On the other hand, when Rollins ventures away from the titular brew, it frequently makes you wish that he would stick to basic subjects rather than dispensing his special brand of wisdom, or more accurately, his special education. A choice except from the Gospel of Rollins: “How memories lie to us, how time coats the ordinary with gold. And how crushed we are when we discover that the gold was merely gold plate, thinly coated over lead, chalk, and peeling paint.” As bad as those lines look on the page, they are never less flattered than when declaimed by their author with a fierceness antithetical to the high-minded reflection the passage tries to convey. Worse still is when Rollins’s steely gaze turns inwards, where he picks at his amorphous flaws. “I find it takes a lot of strength to endure myself,” he says, sounding like the ungainly hybrid of his buff and bony selves. He has always seemed like a manchild, but never before has he sounded quite this juvenile.

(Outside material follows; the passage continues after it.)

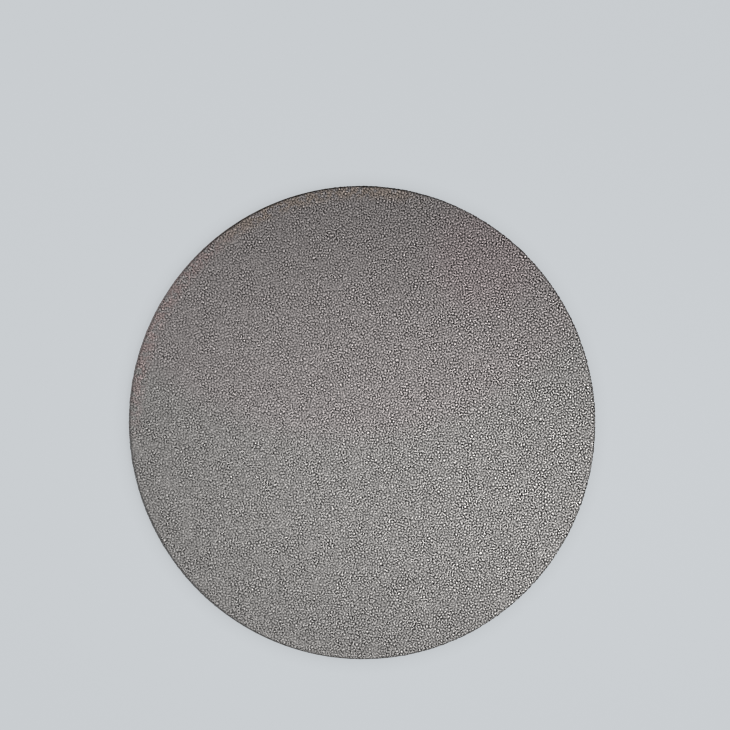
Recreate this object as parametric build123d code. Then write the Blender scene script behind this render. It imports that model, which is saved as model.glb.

The few bright spots in Black Coffee Blues come when Rollins lets his crude but effective sense of humor out to play. Reflecting on a beautiful prostitute he sees in Europe, he imagines that she’s sucked miles of cock since he’s seen her last. Elsewhere, again thinking of sex, he discusses how mechanical the act has become for him, imagining a Hallmark card to commemorate the moment when your girlfriend emerges from the bathroom with a washcloth to wipe her coital fluids from your crotch. It suddenly occurs to me—all of his best material involves penises! Skip this album, but should Black Cock Blues ever hit the shelves, snatch that baby right up.